Walk back towards the village along Church Road and turn right after a short distance onto Within Way. Follow the road, which eventually becomes a broad track. On the left about half a mile (1 km) away is the pentagonal tree and moat bounded Duck Decoy [3], originally built in the early 17th century to attract wild fowl for food and one of the few of its kind left in the UK. The track goes in a dog-leg following mediaeval field boundaries, with a view of the Widnes-Runcorn bridges to the left. It eventually goes through a gate, where it becomes narrower, and reaches the Mersey Way at a gate on the right not far from the river bank. You can walk right down to the river, though it is often marshy. It is an exhilarating place to be at high tides with the vast expanse of water lapping at your feet.

Take the Mersey Way on the right and follow the river bank until you reach the disused lighthouse [4] at Hale Head. Built on the site of an earlier lighthouse dating from 1838, this one was completed in 1907; it is now a private residence. This is a wonderfully isolated spot, with views across the water to the Frodsham and Helsby Hills. There are sandstone outcrops and a small sandy beach, a pleasant place to linger. Continue ahead along the Mersey Way, crossing a bridge over the Lady Pool brook [5], where a long strip of woodland, the Icehouse Plantation, lies along the horizon ahead. Keep on going until you reach a gate where the plantation meets the river bank.

Go straight past the Icehouse Plantation and the path gradually rises to Hale Cliff. Eventually you reach a hedge belonging to a house on the right. Go down the steps on the left here, cross a little brook and ascend the rather steep steps on the other side to regain the crest of Hale Cliff. At the end of Hale Cliff, the path broadens and descends. Bear round to the left and you reach a little plateau at sea level called The Dungeon [6]. Here there are the remains of a late 17th Century salt refinery and sandstone quay. A few years ago, this historic site was a green and pleasant spot, but when last visited it was in a sad state of dereliction. So have a quick look at the remains and retrace your steps to the gate by the Icehouse Plantation.

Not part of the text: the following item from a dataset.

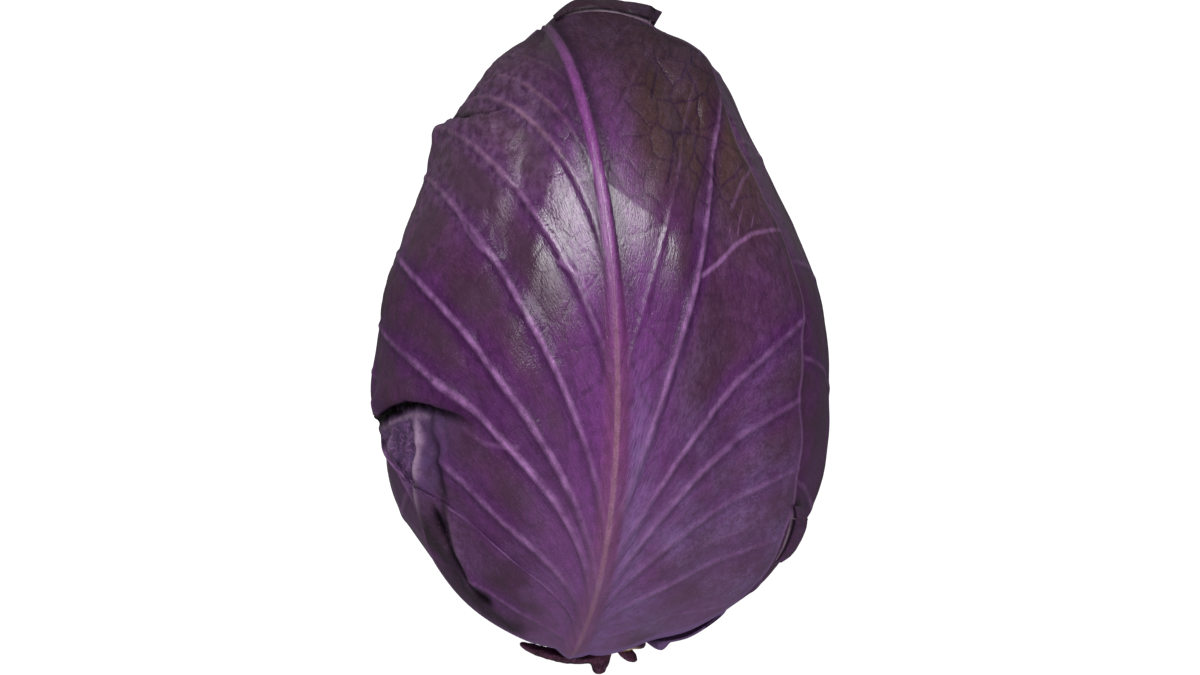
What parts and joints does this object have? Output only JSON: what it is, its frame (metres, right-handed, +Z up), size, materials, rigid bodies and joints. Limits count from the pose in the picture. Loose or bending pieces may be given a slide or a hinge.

Turn left at the gate to enter the Icehouse Plantation. After a short while you pass two ponds on the left. By the second of these, you will see a little mound on the right with a bricked up entrance behind. This is the eponymous ice house [7], used for the underground storage of ice from the ponds for nearby Hale Hall [8] (main building demolished) and possibly dating from 1806. Keep straight ahead where a farm track crosses and, with Hale Hall (no access) on the right, turn left onto a broad track with a playing field on its left. Follow this to exit into Hale High Street opposite the post office. Go right into Church End, where the Childe of Hale pub [9] is conveniently situated. Just past the pub on the right is a thatched cottage [10], where John Middleton is thought to have lived. A little further on is your starting point.